Records with modeling code:
+===+

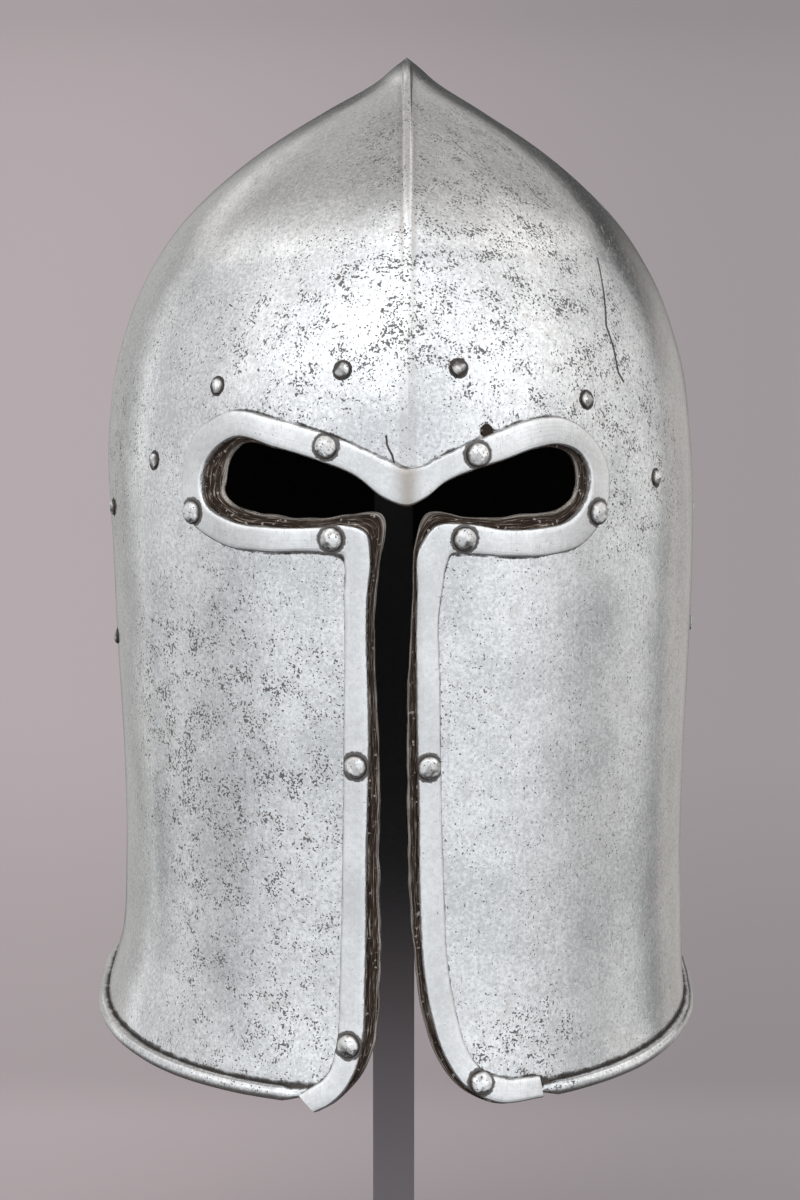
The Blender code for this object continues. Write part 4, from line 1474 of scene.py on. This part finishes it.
class BARBUTE_OT_lining_rivets(Operator):
    """Build the fourteen small hammered rivets of the lost lining"""

    bl_idname = "mesh.barbute_lining_rivets"
    bl_label = "Small rivets"

    def execute(self, context):
        form = helmet_form()
        sizes = context.scene.barbute_sizes
        finish = context.scene.barbute_finish
        materials = [rivet_finish(finish), inside_finish(finish)]
        radius = sizes.small_radius
        height = sizes.small_height
        places = form.lining_rivet_matrices()
        for index, (row, place) in enumerate(zip(LINING_RIVETS, places), start=1):
            rivet = turned_rivet(radius, height, 0.0, form, sizes)
            for turn, depth in (
                (row.flat_one, row.depth),
                (row.flat_two, SECOND_FLAT * row.depth),
            ):
                around = radians(turn)
                outward = Vector((FLAT_LEAN * cos(around), FLAT_LEAN * sin(around), 1))
                cut_flat(rivet, Vector((0, 0, height * (1 - depth))), outward)
            rivet.transform(place)
            name = f"small_rivet_{index:02d}"
            piece = piece_from(name, rivet, materials, SMALL_SHARP_ANGLE)
            fit_to_frame(piece, "rivet_steel", f"lining_rivet_{index:02d}")
        return {"FINISHED"}


class BARBUTE_OT_stand(Operator):
    """Paint the stand's base, post and cap"""

    bl_idname = "mesh.barbute_stand"
    bl_label = "Stand"

    def execute(self, context):
        material = stand_finish(context.scene.barbute_finish)
        for name in ("stand_base", "stand_post", "stand_cap"):
            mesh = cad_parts[name].data
            mesh.materials.clear()
            mesh.materials.append(material)
        return {"FINISHED"}


class BARBUTE_OT_studio(Operator):
    """Set the floor, the soft light and the camera"""

    bl_idname = "scene.barbute_studio"
    bl_label = "Studio"

    def execute(self, context):
        finish = context.scene.barbute_finish
        bm = bmesh.new()
        place = Matrix.Translation((0, 0, -FLOOR_GAP))
        bmesh.ops.create_circle(
            bm, cap_ends=True, segments=FLOOR_SIDES, radius=FLOOR_RADIUS, matrix=place
        )
        mesh = bpy.data.meshes.new("floor")
        bm.to_mesh(mesh)
        bm.free()
        mesh.materials.append(floor_finish(finish))
        floor = bpy.data.objects.new("floor", mesh)
        context.scene.collection.objects.link(floor)
        floor.visible_glossy = False
        self.light(context, finish)
        self.aim_camera(context)
        context.scene.view_settings.view_transform = "Standard"
        return {"FINISHED"}

    def light(self, context, finish):
        """Even light with soft brighter patches of a dome, and a plain backdrop."""
        world = bpy.data.worlds.new("studio")
        world.use_nodes = True
        context.scene.world = world
        shading = Shading(world.node_tree)
        direction = shading.texture_place.outputs["Generated"]
        total = (finish.ambient,) * 3
        for patch in LIGHT_PATCHES:
            round_way = radians(patch.azimuth)
            up = radians(patch.elevation)
            towards = Vector((sin(round_way) * cos(up), -cos(round_way) * cos(up), sin(up)))
            turn = shading.vector("DOT_PRODUCT", {0: direction, 1: towards}, 1)
            near = shading.soft(turn, cos(radians(patch.outer)), cos(radians(patch.inner)))
            warm = 1 + LIGHT_TINT * patch.warmth
            cool = 1 - LIGHT_TINT * patch.warmth
            lit = Vector((warm, 1.0, cool)) * patch.strength
            scaled = shading.vector("SCALE", {0: lit, "Scale": near})
            total = shading.vector("ADD", {0: total, 1: scaled})
        dome = shading.node("ShaderNodeBackground", None, {"Color": total})
        backdrop = shading.node("ShaderNodeBackground", None, {"Color": tint(finish.backdrop)})
        seen = shading.node("ShaderNodeLightPath").outputs["Is Camera Ray"]
        inputs = {0: seen, 1: dome.outputs[0], 2: backdrop.outputs[0]}
        mixed = shading.node("ShaderNodeMixShader", None, inputs)
        shading.node("ShaderNodeOutputWorld", None, {"Surface": mixed.outputs[0]})

    def aim_camera(self, context):
        """Camera at the photograph's place, a little above the middle."""
        camera_data = bpy.data.cameras.new("camera")
        camera_data.sensor_fit = "AUTO"
        camera_data.sensor_width = SENSOR
        camera_data.lens = SENSOR * CAMERA_FOCUS / PICTURE_HEIGHT
        camera_data.clip_end = 4 * FLOOR_RADIUS
        camera = bpy.data.objects.new("camera", camera_data)
        context.scene.collection.objects.link(camera)
        tilt = radians(CAMERA_ELEVATION)
        back = helmet_form().origin.y - CAMERA_DISTANCE * cos(tilt)
        up = AIM_HEIGHT + CAMERA_DISTANCE * sin(tilt)
        camera.location = (-CAMERA_DISTANCE / CAMERA_FOCUS, back, up)
        camera.rotation_euler = (radians(90) - tilt, 0, 0)
        context.scene.camera = camera


class BARBUTE_PT_panel(Panel):
    """The helmet's pieces and their settings"""

    bl_idname = "BARBUTE_PT_panel"
    bl_label = "Barbute helmet"
    bl_space_type = "VIEW_3D"
    bl_region_type = "UI"
    bl_category = "Barbute"

    def draw(self, context):
        for operator in OPERATORS:
            self.layout.operator(operator.bl_idname)
        for title, group in (
            ("Sizes", context.scene.barbute_sizes),
            ("Finish", context.scene.barbute_finish),
        ):
            box = self.layout.box()
            box.label(text=title)
            for name in group.__annotations__:
                box.prop(group, name)


# Camera and floor: lengths in metres, sensor in millimetres, the picture's height and
# the focal length in its pixels, and the elevation in degrees
SENSOR = 36
PICTURE_HEIGHT = 1200
CAMERA_FOCUS = 4701
CAMERA_DISTANCE = 1.5
CAMERA_ELEVATION = 8
AIM_HEIGHT = 0.2493
FLOOR_RADIUS = 60
FLOOR_GAP = 0.0005

# Heights between which painted shade darkens the post inside the bowl
STAND_UNSHADED_BELOW = 0.105
STAND_SHADED_ABOVE = 0.170

# How strongly a warm or cool light patch is coloured
LIGHT_TINT = 0.06

OPERATORS = (
    BARBUTE_OT_bowl,
    BARBUTE_OT_opening_edge,
    BARBUTE_OT_face_strip,
    BARBUTE_OT_strip_rivets,
    BARBUTE_OT_lining_rivets,
    BARBUTE_OT_stand,
    BARBUTE_OT_studio,
)
CLASSES = (BarbuteSizes, BarbuteFinish, *OPERATORS, BARBUTE_PT_panel)


def register():
    """Adds the operators, the panel and their settings."""
    for entry in CLASSES:
        bpy.utils.register_class(entry)
    bpy.types.Scene.barbute_sizes = PointerProperty(type=BarbuteSizes)
    bpy.types.Scene.barbute_finish = PointerProperty(type=BarbuteFinish)


def unregister():
    """Takes them away again."""
    del bpy.types.Scene.barbute_finish
    del bpy.types.Scene.barbute_sizes
    for entry in reversed(CLASSES):
        bpy.utils.unregister_class(entry)


def main():
    """Registers the add-on and builds every piece."""
    register()
    bpy.ops.mesh.barbute_bowl()
    bpy.ops.mesh.barbute_opening_edge()
    bpy.ops.mesh.barbute_face_strip()
    bpy.ops.mesh.barbute_strip_rivets()
    bpy.ops.mesh.barbute_lining_rivets()
    bpy.ops.mesh.barbute_stand()
    bpy.ops.scene.barbute_studio()


if __name__ == "__main__":
    main()
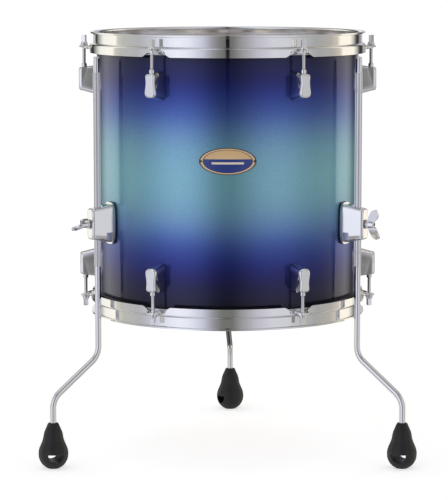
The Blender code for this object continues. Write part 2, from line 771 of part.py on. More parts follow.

+===+

_WORK TO COMPLETE_
Reproduce the entries above in full, verbatim.

_SOLUTION_
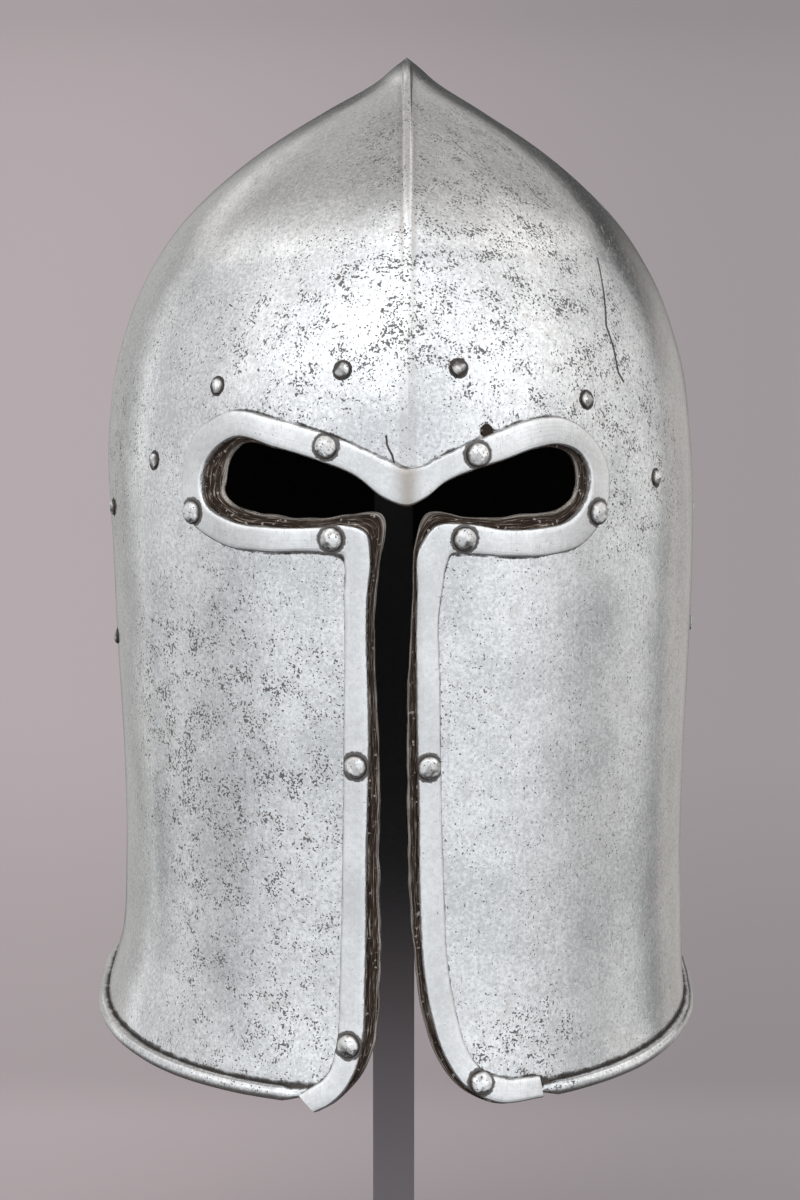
The Blender code for this object continues. Write part 4, from line 1474 of scene.py on. This part finishes it.
class BARBUTE_OT_lining_rivets(Operator):
    """Build the fourteen small hammered rivets of the lost lining"""

    bl_idname = "mesh.barbute_lining_rivets"
    bl_label = "Small rivets"

    def execute(self, context):
        form = helmet_form()
        sizes = context.scene.barbute_sizes
        finish = context.scene.barbute_finish
        materials = [rivet_finish(finish), inside_finish(finish)]
        radius = sizes.small_radius
        height = sizes.small_height
        places = form.lining_rivet_matrices()
        for index, (row, place) in enumerate(zip(LINING_RIVETS, places), start=1):
            rivet = turned_rivet(radius, height, 0.0, form, sizes)
            for turn, depth in (
                (row.flat_one, row.depth),
                (row.flat_two, SECOND_FLAT * row.depth),
            ):
                around = radians(turn)
                outward = Vector((FLAT_LEAN * cos(around), FLAT_LEAN * sin(around), 1))
                cut_flat(rivet, Vector((0, 0, height * (1 - depth))), outward)
            rivet.transform(place)
            name = f"small_rivet_{index:02d}"
            piece = piece_from(name, rivet, materials, SMALL_SHARP_ANGLE)
            fit_to_frame(piece, "rivet_steel", f"lining_rivet_{index:02d}")
        return {"FINISHED"}


class BARBUTE_OT_stand(Operator):
    """Paint the stand's base, post and cap"""

    bl_idname = "mesh.barbute_stand"
    bl_label = "Stand"

    def execute(self, context):
        material = stand_finish(context.scene.barbute_finish)
        for name in ("stand_base", "stand_post", "stand_cap"):
            mesh = cad_parts[name].data
            mesh.materials.clear()
            mesh.materials.append(material)
        return {"FINISHED"}


class BARBUTE_OT_studio(Operator):
    """Set the floor, the soft light and the camera"""

    bl_idname = "scene.barbute_studio"
    bl_label = "Studio"

    def execute(self, context):
        finish = context.scene.barbute_finish
        bm = bmesh.new()
        place = Matrix.Translation((0, 0, -FLOOR_GAP))
        bmesh.ops.create_circle(
            bm, cap_ends=True, segments=FLOOR_SIDES, radius=FLOOR_RADIUS, matrix=place
        )
        mesh = bpy.data.meshes.new("floor")
        bm.to_mesh(mesh)
        bm.free()
        mesh.materials.append(floor_finish(finish))
        floor = bpy.data.objects.new("floor", mesh)
        context.scene.collection.objects.link(floor)
        floor.visible_glossy = False
        self.light(context, finish)
        self.aim_camera(context)
        context.scene.view_settings.view_transform = "Standard"
        return {"FINISHED"}

    def light(self, context, finish):
        """Even light with soft brighter patches of a dome, and a plain backdrop."""
        world = bpy.data.worlds.new("studio")
        world.use_nodes = True
        context.scene.world = world
        shading = Shading(world.node_tree)
        direction = shading.texture_place.outputs["Generated"]
        total = (finish.ambient,) * 3
        for patch in LIGHT_PATCHES:
            round_way = radians(patch.azimuth)
            up = radians(patch.elevation)
            towards = Vector((sin(round_way) * cos(up), -cos(round_way) * cos(up), sin(up)))
            turn = shading.vector("DOT_PRODUCT", {0: direction, 1: towards}, 1)
            near = shading.soft(turn, cos(radians(patch.outer)), cos(radians(patch.inner)))
            warm = 1 + LIGHT_TINT * patch.warmth
            cool = 1 - LIGHT_TINT * patch.warmth
            lit = Vector((warm, 1.0, cool)) * patch.strength
            scaled = shading.vector("SCALE", {0: lit, "Scale": near})
            total = shading.vector("ADD", {0: total, 1: scaled})
        dome = shading.node("ShaderNodeBackground", None, {"Color": total})
        backdrop = shading.node("ShaderNodeBackground", None, {"Color": tint(finish.backdrop)})
        seen = shading.node("ShaderNodeLightPath").outputs["Is Camera Ray"]
        inputs = {0: seen, 1: dome.outputs[0], 2: backdrop.outputs[0]}
        mixed = shading.node("ShaderNodeMixShader", None, inputs)
        shading.node("ShaderNodeOutputWorld", None, {"Surface": mixed.outputs[0]})

    def aim_camera(self, context):
        """Camera at the photograph's place, a little above the middle."""
        camera_data = bpy.data.cameras.new("camera")
        camera_data.sensor_fit = "AUTO"
        camera_data.sensor_width = SENSOR
        camera_data.lens = SENSOR * CAMERA_FOCUS / PICTURE_HEIGHT
        camera_data.clip_end = 4 * FLOOR_RADIUS
        camera = bpy.data.objects.new("camera", camera_data)
        context.scene.collection.objects.link(camera)
        tilt = radians(CAMERA_ELEVATION)
        back = helmet_form().origin.y - CAMERA_DISTANCE * cos(tilt)
        up = AIM_HEIGHT + CAMERA_DISTANCE * sin(tilt)
        camera.location = (-CAMERA_DISTANCE / CAMERA_FOCUS, back, up)
        camera.rotation_euler = (radians(90) - tilt, 0, 0)
        context.scene.camera = camera


class BARBUTE_PT_panel(Panel):
    """The helmet's pieces and their settings"""

    bl_idname = "BARBUTE_PT_panel"
    bl_label = "Barbute helmet"
    bl_space_type = "VIEW_3D"
    bl_region_type = "UI"
    bl_category = "Barbute"

    def draw(self, context):
        for operator in OPERATORS:
            self.layout.operator(operator.bl_idname)
        for title, group in (
            ("Sizes", context.scene.barbute_sizes),
            ("Finish", context.scene.barbute_finish),
        ):
            box = self.layout.box()
            box.label(text=title)
            for name in group.__annotations__:
                box.prop(group, name)


# Camera and floor: lengths in metres, sensor in millimetres, the picture's height and
# the focal length in its pixels, and the elevation in degrees
SENSOR = 36
PICTURE_HEIGHT = 1200
CAMERA_FOCUS = 4701
CAMERA_DISTANCE = 1.5
CAMERA_ELEVATION = 8
AIM_HEIGHT = 0.2493
FLOOR_RADIUS = 60
FLOOR_GAP = 0.0005

# Heights between which painted shade darkens the post inside the bowl
STAND_UNSHADED_BELOW = 0.105
STAND_SHADED_ABOVE = 0.170

# How strongly a warm or cool light patch is coloured
LIGHT_TINT = 0.06

OPERATORS = (
    BARBUTE_OT_bowl,
    BARBUTE_OT_opening_edge,
    BARBUTE_OT_face_strip,
    BARBUTE_OT_strip_rivets,
    BARBUTE_OT_lining_rivets,
    BARBUTE_OT_stand,
    BARBUTE_OT_studio,
)
CLASSES = (BarbuteSizes, BarbuteFinish, *OPERATORS, BARBUTE_PT_panel)


def register():
    """Adds the operators, the panel and their settings."""
    for entry in CLASSES:
        bpy.utils.register_class(entry)
    bpy.types.Scene.barbute_sizes = PointerProperty(type=BarbuteSizes)
    bpy.types.Scene.barbute_finish = PointerProperty(type=BarbuteFinish)


def unregister():
    """Takes them away again."""
    del bpy.types.Scene.barbute_finish
    del bpy.types.Scene.barbute_sizes
    for entry in reversed(CLASSES):
        bpy.utils.unregister_class(entry)


def main():
    """Registers the add-on and builds every piece."""
    register()
    bpy.ops.mesh.barbute_bowl()
    bpy.ops.mesh.barbute_opening_edge()
    bpy.ops.mesh.barbute_face_strip()
    bpy.ops.mesh.barbute_strip_rivets()
    bpy.ops.mesh.barbute_lining_rivets()
    bpy.ops.mesh.barbute_stand()
    bpy.ops.scene.barbute_studio()


if __name__ == "__main__":
    main()
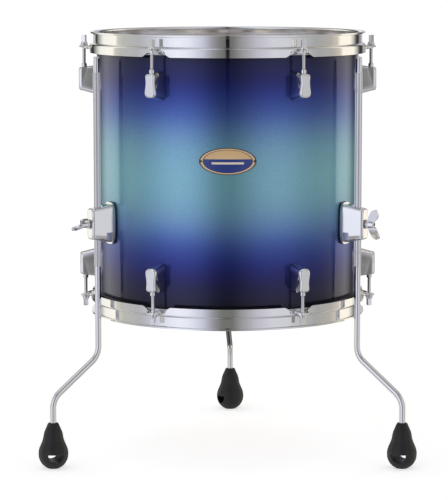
The Blender code for this object continues. Write part 2, from line 771 of part.py on. More parts follow.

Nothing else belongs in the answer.